The Wounded Refrigerator

It was New Year’s Eve. I was eleven years old and happy to have my dad back from the Navy at the end of World War II. A tradition in our family and observed by others in our working class neighborhood was to go outside and fire our shotguns in the air at the stroke of midnight on New Year’s Eve.

There must have been a city ordinance against discharging a firearm within the city limits for our hometown, Newark, Ohio, had a population of more than thirty thousand. If there was I never knew it and, apparently, no one paid any attention to it, especially on New Year’s Eve.

My maternal grandmother, Grandma Sasser and we made our home together. Her presence often pulled in many members of the family, particularly during holidays. She was a great cook and pie baker and our house was like headquarters for the whole family who came to pass the time of day, hash over jobs and life in general and to visit with each other.

This particular New Year’s Eve brought several family members: my cousin Clyde, recently returned from combat duty in the Pacific Theater of the war as a soldier; my uncle Andy and Aunt Martha and girls; Uncle Carl and his family including his toddler daughter, Marsha and a few others, as I recall. The house was full.

As the new year neared, my Grandma Sasser worked around the kitchen to provide raw cabbage for everyone to nibble on at the midnight hour, “for good luck.” After a bit she left the kitchen where the men folk, my younger brother, Bill and I were gathering to prepare to shoot our shotguns. Little Marsha stood in front of her dad, looking up to him. Uncle Carl had a reputation for hard drinking. This night was no exception. I will always remember the flask of whiskey in his left back pocket to which he had been reaching several times as the evening wore on.

I could tell my dad was nervous about the twelve-gauge pump gun Uncle Carl held, curled in his arms. He looked unsteady on his feet. At about four or five minutes to midnight my dad said to we boys, in a message-sending voice to others as well, ” We better go outside and load up, it’s almost midnight.” He started for the door as we began to follow.
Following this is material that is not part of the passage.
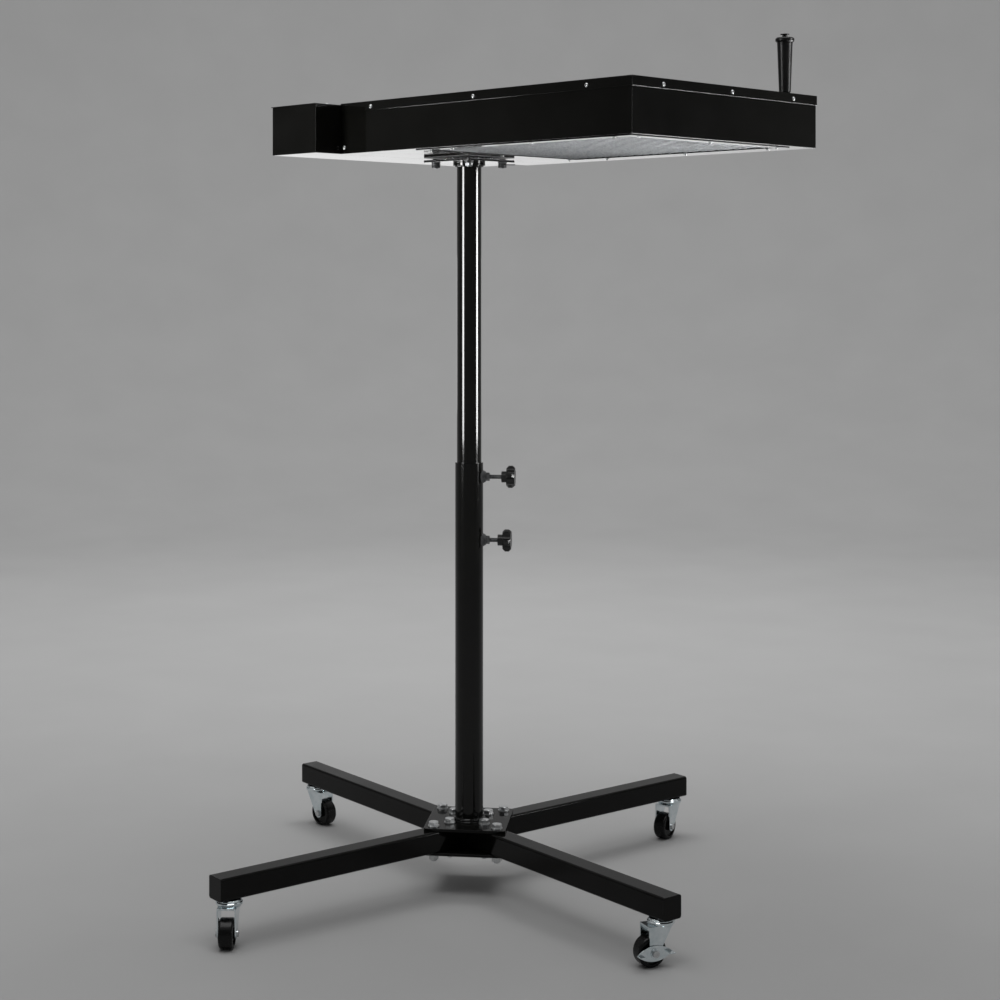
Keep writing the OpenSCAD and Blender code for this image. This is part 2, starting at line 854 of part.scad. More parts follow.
// The housing's pressed box, with the window for the heater in its floor
module heater_housing() {
    color("#1b1b1c") difference() {
        translate([x_ctl, y_near, head_z]) cube([housing_l, housing_w, wall_h]);
        translate([x_ctl + skin, y_near + skin, head_z + skin])
            cube([housing_l - 2*skin, housing_w - 2*skin, wall_h]);
        translate([win_x0 - ledge, win_y0 - ledge, head_z - cut])
            cube([window_l + 2*ledge, win_y1 - win_y0 + 2*ledge, skin + 2*cut]);
        guard_screw_cuts();
        head_bolt_cuts();
        at_lid_screws() screw_cut();
        at_side_screws() screw_cut();
        wire_port_cut();
    }
}

module wire_port_cut() {
    translate([x_ctl - 2*cut, wire_port_y, head_z + wire_port_z]) rotate([0, 90, 0])
        cylinder(d = wire_port_d, h = skin + 3*cut);
}

module top_cover() {
    color("#1b1b1c") difference() {
        translate([x_ctl, y_near - skin, head_top - cover_lip])
            cube([housing_l + skin, housing_w + 2*skin, cover_lip]);
        translate([x_ctl - cut, y_near, head_top - cover_lip - cut])
            cube([housing_l + cut, housing_w, cover_lip + cut - skin]);
        at_lid_screws() screw_cut();
        translate([handle_x, handle_y, head_top - skin - cut])
            cylinder(d = spindle_shank_d + 2*run, h = skin + 2*cut);
    }
}

module cover_screws() {
    color("#c8cbce") {
        at_lid_screws() pan_screw(screw_len);
        at_side_screws() pan_screw(screw_len);
        at_control_screws() pan_screw(screw_len);
    }
}

module guard_frame() {
    color("#1b1b1c") difference() {
        translate([win_x0 - rim_w, win_y0 - rim_w, guard_z])
            cube([window_l + 2*rim_w, win_y1 - win_y0 + 2*rim_w, skin]);
        translate([win_x0, win_y0, guard_z - cut])
            cube([window_l, win_y1 - win_y0, skin + 2*cut]);
        guard_screw_cuts();
    }
}

// Welded wires: one layer across the head, and one along it on top
module guard_mesh() {
    nx = ceil(window_l/wire_pitch);
    ny = ceil((win_y1 - win_y0)/wire_pitch);
    color("#c9ccce") {
        for (i = [0:nx])
            translate([win_x0 + i*window_l/nx, win_y0 - wire_over, head_z + wire_d/2])
                rotate([-90, 0, 0]) cylinder(d = wire_d, h = win_y1 - win_y0 + 2*wire_over, $fn = 16);
        for (i = [0:ny])
            translate([win_x0 - wire_over, win_y0 + i*(win_y1 - win_y0)/ny, head_z + 3*wire_d/2])
                rotate([0, 90, 0]) cylinder(d = wire_d, h = window_l + 2*wire_over, $fn = 16);
    }
}

module guard_screws() {
    color("#c8cbce") at_guard_screws() translate([0, 0, guard_z]) mirror([0, 0, 1])
        pan_screw(screw_len);
}

ref_x0 = win_x0 - ledge - reflector_over;
ref_x1 = win_x1 + ledge + reflector_over;
ref_y0 = win_y0 - ledge - reflector_over;
ref_y1 = win_y1 + ledge + reflector_over;
ref_z = head_z + skin;

ref_l = ref_x1 - ref_x0;
ref_w = ref_y1 - ref_y0;
tube_z = ref_z + 0.38*reflector_h;
holder_top = ref_z + 0.58*reflector_h;

// Cross-section under the reflector's roof, which slopes down to both sides
module roof_section(inset, drop) {
    run = roof_share*ref_w;
    polygon([
        [inset, 0], [inset, roof_lip - drop], [run, reflector_h - drop],
        [ref_w - run, reflector_h - drop], [ref_w - inset, roof_lip - drop],
        [ref_w - inset, 0]]);
}

module along_reflector(x, l) {
    translate([x, ref_y0, ref_z]) rotate([90, 0, 90]) linear_extrude(l) children();
}

// Bright pan over the heater tubes, open downwards
module reflector() {
    t = reflector_t;
    color("#d7d9db") difference() {
        along_reflector(ref_x0, ref_l) roof_section(0, 0);
        along_reflector(ref_x0 + t, ref_l - 2*t) {
            roof_section(t, t);
            translate([t, -cut]) square([ref_w - 2*t, 2*cut]);
        }
    }
}

module insulation() {
    color("#e9e6dc") difference() {
        translate([ref_x0, ref_y0, ref_z]) cube([ref_l, ref_w, reflector_h + insulation_t]);
        along_reflector(ref_x0 - cut, ref_l + 2*cut) {
            roof_section(0, 0);
            translate([-cut, -cut]) square([ref_w + 2*cut, roof_lip + cut]);
        }
    }
}

module at_heater_tubes(x) {
    span = tube_share*ref_w;
    for (i = [0:tube_n - 1])
        translate([x, ref_y0 + (ref_w - span)/2 + i*span/(tube_n - 1), tube_z]) children();
}

module heater_tubes() {
    color("#f3e9d6") at_heater_tubes(ref_x0 + 2*reflector_t)
        rotate([0, 90, 0]) cylinder(d = tube_d, h = ref_l - 4*reflector_t);
}

// Ceramic blocks on the reflector's end walls, which hold the tubes' ends
module ceramic_holders() {
    low = ref_z + holder_drop - tube_z;
    color("#f2f0ea") for (x = [ref_x0 + reflector_t, ref_x1 - reflector_t - holder_l]) difference() {
        at_heater_tubes(x) translate([0, -holder_w/2, low])
            cube([holder_l, holder_w, holder_top - tube_z - low]);
        at_heater_tubes(x - cut) rotate([0, 90, 0])
            cylinder(d = tube_d + 2*tube_fit, h = holder_l + 2*cut);
    }
}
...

What happened next is forever etched on my memory. As I turned to follow my dad out into the back yard, we had just reached the kitchen door when we were all subjected to a tremendous flash of fire and an ear-splitting roar. The men who had just returned from a combat zone, my dad, my cousin and one or two others were especially stunned, as I recall.

In a few seconds we began to recover from the initial shock. My Uncle Carl, full of whiskey, had apparently had his finger on the trigger of his shotgun and was shoving shells into the magazine. As he did so, he accidentally chambered a shell, the firing pin fell and discharged the shell into the middle of our kitchen. Little Marsha only moments before was standing directly in front of her drunken father. My mother, always one to be a little cautious, had reached out and taken Marsha’s hand with the words, “Here, Marsha, we better go in the other room.”

They had taken a few steps when the gun discharged. It was very close, but it was enough. The full impact of the powerful shell hit the wall across the room from where Marsha had stood. The main force of the blast struck the kitchen wall just above the baseboard. The ricochet tore into the refrigerator at the bottom hinge on the door. As it did so the refrigerator door came loose and swung crazily down, hanging from one hinge. We boys danced around the kitchen table, holding our ears and yelling in dismay to one another over the deafening sound we had just endured.

As I recall, Uncle Carl sobered up quickly. My mother was furious at her brother’s senseless act. Now that I think of it, I don’t remember whether or not we went outside to fire our guns that New Year’s Eve. It seems we had experienced enough fireworks inside. I am quite sure little Marsha never knew how close she came to death that night. The shock to all of us was so great, none of us probably knew.

Looking back almost sixty years to that night again, I am reminded of the goodness of God to spare us all a terrible tragedy. Eventually the refrigerator was fixed, although it always displayed a terrible groove and blackness in the metal leading to the hinge where the shot did its damage. My uncle, who later claimed Christ in his life is now gone. So is my dear mother who went on to become a Christian and a pastor’s wife. My dad died and went to Heaven in 1980 after a life of service to Christ for many years. I entered the Navy about seven years after that never-to-be-forgotten event. It was there that I found Christ as my Saviour. God is so good. That New Year’s Eve could have brought death to Marsha and perhaps one or two others. Instead, we can look back and chuckle. The old refrigerator was the only permanent casualty.